22

Jan

Mortgage Interest Rates Versus Points

by urbansynergyrealty
Published in: Mortgage Market in the News

Interest rates are once again plummeting and many people are trying to get first mortgages or refinance their existing mortgage. But in looking at a mortgage, especially in trying to determine if it make sense to refinance, interest rates are only part of the total picture. While interest rates will affect what your monthly payment will be for the life of the loan, to figure out the total cost of the loan, you must also incorporate the cost of getting the loan. This cost, sometimes called closing costs, or loan origination fees, is generally simply called points.

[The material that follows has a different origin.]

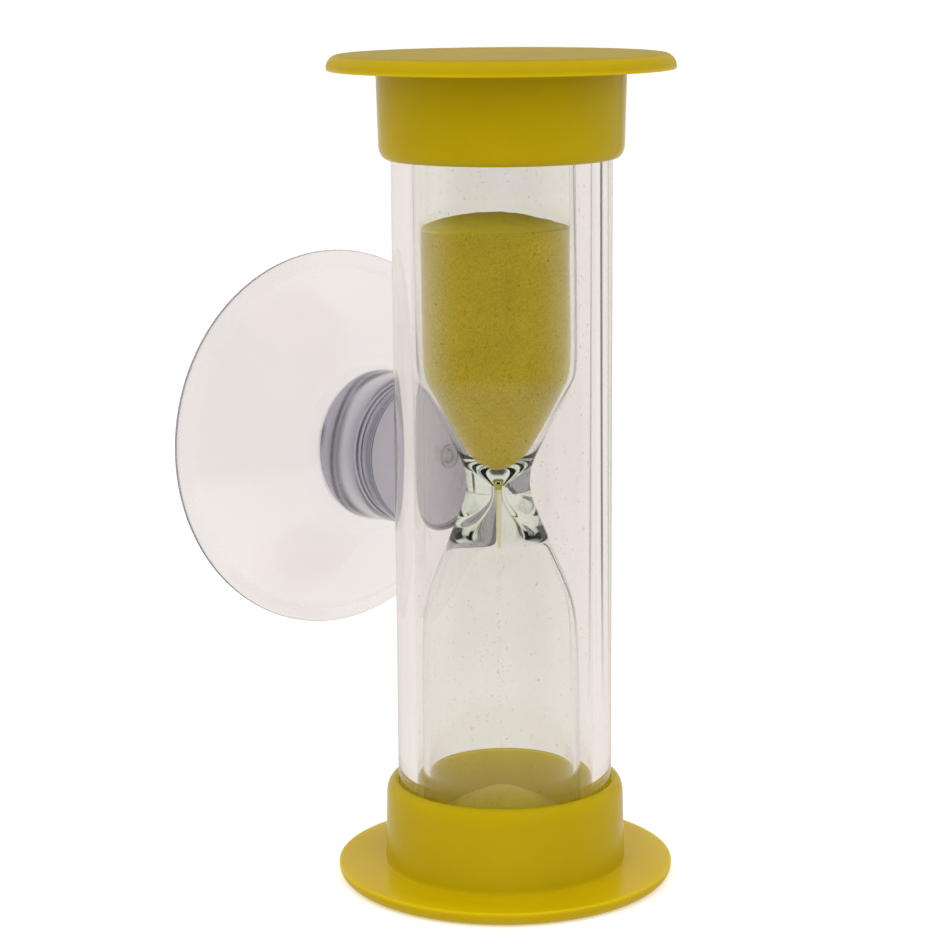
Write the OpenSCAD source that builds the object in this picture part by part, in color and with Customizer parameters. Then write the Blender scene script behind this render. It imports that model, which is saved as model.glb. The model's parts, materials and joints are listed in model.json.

Points are all the fees associated with creating the loan and are generally due at the time you close on the loan. These fees are typically referred to as points and are a percentage of the total loan. A loan with 3 points will cost approximately 3% of the loan amount. There is usually a trade-off between interest rates and points. A lower interest rate generally comes with higher points. A loan with little or no points will come at a higher interest rate. The lender is going to get paid this money one way or the other, either up front, or spread out over the life of the loan.

In looking for and negotiating a home loan, you will need to decide which makes the most sense for you. If you need to keep the up front costs low, have the points rolled into the loan amount. On the other hand, if you can afford to pay the points up front, the interest rate will be lower, and the total cost of the mortgage should be also.